Dataset entries
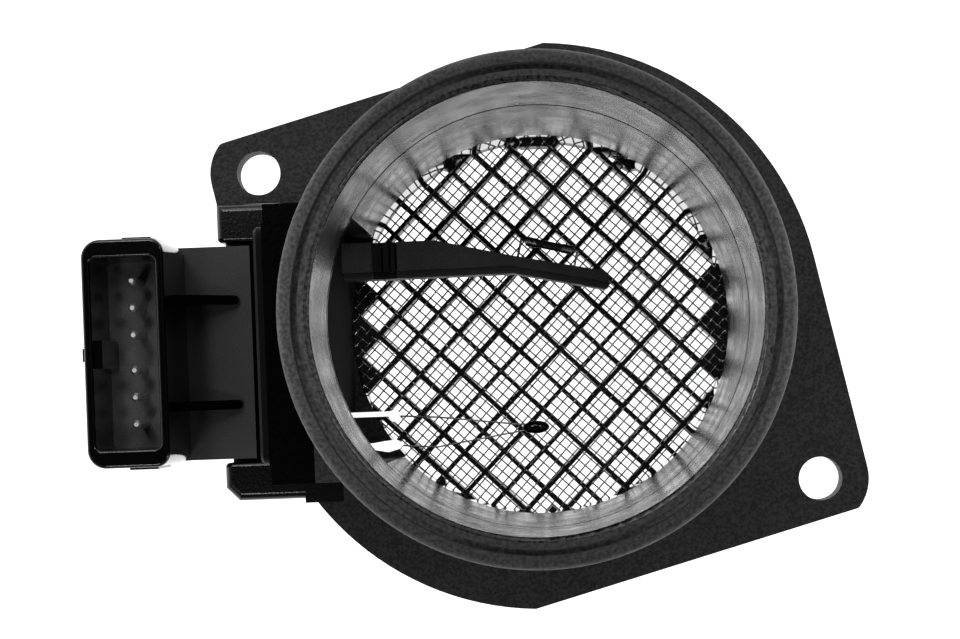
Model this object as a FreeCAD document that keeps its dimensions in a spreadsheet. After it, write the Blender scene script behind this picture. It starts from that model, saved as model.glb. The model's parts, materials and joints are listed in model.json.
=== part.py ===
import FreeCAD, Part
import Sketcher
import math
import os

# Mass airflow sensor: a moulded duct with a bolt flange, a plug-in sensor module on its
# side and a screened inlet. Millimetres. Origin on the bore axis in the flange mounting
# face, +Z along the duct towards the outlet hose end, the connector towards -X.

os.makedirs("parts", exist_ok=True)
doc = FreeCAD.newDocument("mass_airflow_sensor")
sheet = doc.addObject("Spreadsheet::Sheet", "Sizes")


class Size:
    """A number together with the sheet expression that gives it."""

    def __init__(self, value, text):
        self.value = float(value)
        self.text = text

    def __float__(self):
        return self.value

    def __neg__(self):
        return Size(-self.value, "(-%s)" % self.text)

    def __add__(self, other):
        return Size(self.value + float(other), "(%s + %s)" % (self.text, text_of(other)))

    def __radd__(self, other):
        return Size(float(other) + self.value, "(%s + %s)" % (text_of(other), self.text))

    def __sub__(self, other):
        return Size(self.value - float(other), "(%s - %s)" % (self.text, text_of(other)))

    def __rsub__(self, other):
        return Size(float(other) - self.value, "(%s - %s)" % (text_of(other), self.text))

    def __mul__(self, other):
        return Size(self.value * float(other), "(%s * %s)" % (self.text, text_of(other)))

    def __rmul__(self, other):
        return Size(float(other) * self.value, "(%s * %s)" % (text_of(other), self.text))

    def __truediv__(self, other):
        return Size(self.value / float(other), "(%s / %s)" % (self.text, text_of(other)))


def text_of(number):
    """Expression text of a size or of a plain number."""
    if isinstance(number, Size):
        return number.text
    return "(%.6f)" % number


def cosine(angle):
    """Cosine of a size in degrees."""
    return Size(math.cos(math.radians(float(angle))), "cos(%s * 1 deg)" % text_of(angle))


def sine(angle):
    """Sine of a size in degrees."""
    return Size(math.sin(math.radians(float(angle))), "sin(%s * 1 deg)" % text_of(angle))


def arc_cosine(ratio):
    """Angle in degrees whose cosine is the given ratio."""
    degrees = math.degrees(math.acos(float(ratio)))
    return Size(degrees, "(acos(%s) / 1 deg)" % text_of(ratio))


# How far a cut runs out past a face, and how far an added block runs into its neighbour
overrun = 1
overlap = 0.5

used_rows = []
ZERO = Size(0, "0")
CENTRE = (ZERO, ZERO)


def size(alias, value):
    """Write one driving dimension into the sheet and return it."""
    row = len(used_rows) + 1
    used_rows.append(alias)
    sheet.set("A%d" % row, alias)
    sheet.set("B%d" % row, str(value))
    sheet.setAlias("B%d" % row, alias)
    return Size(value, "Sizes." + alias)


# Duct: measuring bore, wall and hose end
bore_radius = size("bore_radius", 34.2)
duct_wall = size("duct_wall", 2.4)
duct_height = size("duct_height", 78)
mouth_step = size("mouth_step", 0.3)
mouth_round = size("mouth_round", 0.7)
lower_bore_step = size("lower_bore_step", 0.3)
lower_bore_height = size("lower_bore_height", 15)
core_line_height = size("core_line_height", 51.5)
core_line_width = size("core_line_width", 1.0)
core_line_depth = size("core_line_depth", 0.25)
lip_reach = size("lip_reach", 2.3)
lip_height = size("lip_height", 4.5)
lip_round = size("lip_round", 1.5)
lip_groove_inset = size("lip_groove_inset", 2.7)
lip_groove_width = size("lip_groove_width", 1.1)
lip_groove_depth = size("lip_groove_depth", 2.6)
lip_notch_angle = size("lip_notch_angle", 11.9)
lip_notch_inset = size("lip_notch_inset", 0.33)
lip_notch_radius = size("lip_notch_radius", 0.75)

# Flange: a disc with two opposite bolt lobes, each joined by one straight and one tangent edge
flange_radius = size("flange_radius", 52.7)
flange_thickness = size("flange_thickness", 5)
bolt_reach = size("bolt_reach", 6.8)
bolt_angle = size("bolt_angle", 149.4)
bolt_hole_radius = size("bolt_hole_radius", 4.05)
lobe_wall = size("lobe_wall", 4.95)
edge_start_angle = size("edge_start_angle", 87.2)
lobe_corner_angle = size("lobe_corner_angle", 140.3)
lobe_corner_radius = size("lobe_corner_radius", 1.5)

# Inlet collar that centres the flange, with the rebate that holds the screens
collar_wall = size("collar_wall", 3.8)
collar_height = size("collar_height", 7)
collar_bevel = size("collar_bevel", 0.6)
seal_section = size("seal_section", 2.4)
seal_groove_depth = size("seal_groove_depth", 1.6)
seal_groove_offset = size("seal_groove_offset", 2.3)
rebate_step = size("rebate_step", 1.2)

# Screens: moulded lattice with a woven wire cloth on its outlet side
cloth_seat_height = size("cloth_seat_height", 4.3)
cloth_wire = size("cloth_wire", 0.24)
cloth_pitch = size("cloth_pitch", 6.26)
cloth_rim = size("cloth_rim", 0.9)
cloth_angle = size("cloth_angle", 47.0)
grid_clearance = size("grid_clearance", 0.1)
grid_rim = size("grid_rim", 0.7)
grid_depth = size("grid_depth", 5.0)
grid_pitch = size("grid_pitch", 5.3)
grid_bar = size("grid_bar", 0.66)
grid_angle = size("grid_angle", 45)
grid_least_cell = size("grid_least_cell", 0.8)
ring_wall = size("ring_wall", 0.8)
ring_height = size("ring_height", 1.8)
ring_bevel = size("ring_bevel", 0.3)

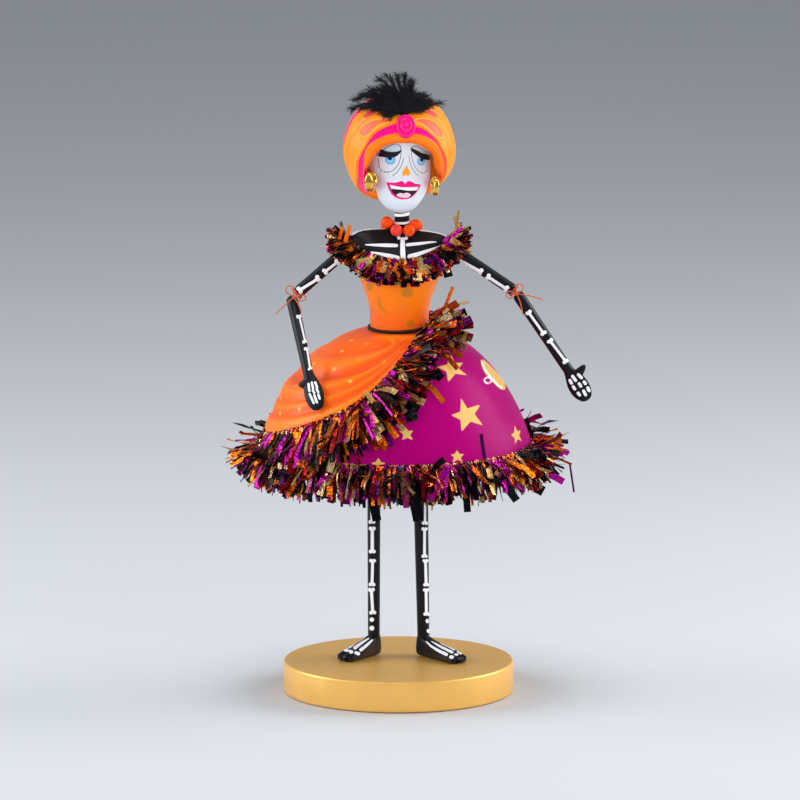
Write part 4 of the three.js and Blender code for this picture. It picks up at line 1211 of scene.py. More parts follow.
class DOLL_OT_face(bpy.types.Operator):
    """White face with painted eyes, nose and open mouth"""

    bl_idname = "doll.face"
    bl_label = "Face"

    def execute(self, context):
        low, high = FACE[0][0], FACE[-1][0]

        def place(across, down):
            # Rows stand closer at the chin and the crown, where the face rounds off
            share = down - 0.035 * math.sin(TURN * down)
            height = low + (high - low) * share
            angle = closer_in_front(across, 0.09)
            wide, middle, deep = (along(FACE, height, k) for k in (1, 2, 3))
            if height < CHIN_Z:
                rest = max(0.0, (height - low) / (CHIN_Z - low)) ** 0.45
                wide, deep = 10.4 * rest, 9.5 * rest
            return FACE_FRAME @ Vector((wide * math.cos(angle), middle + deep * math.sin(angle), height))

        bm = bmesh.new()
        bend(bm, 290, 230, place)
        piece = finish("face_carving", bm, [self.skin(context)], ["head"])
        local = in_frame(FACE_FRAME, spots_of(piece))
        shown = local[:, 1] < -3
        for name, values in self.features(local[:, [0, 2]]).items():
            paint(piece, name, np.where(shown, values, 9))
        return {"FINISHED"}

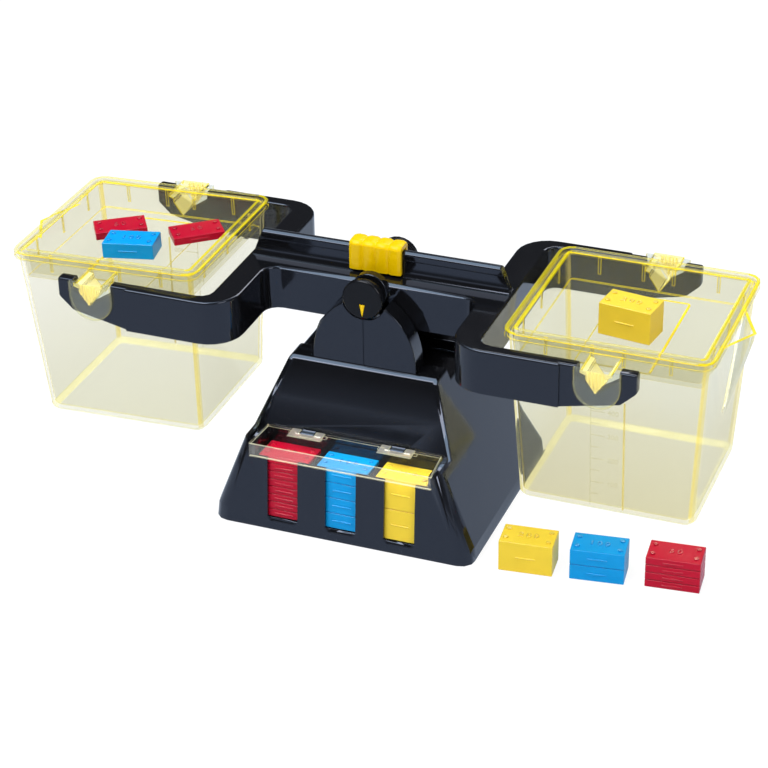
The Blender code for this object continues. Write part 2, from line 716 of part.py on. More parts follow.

**YOUR OBJECTIVE**
Determine the number of lines in these entries that contain the word "code", and write only that number.

**OUTPUT FOR THIS EXERCISE**
2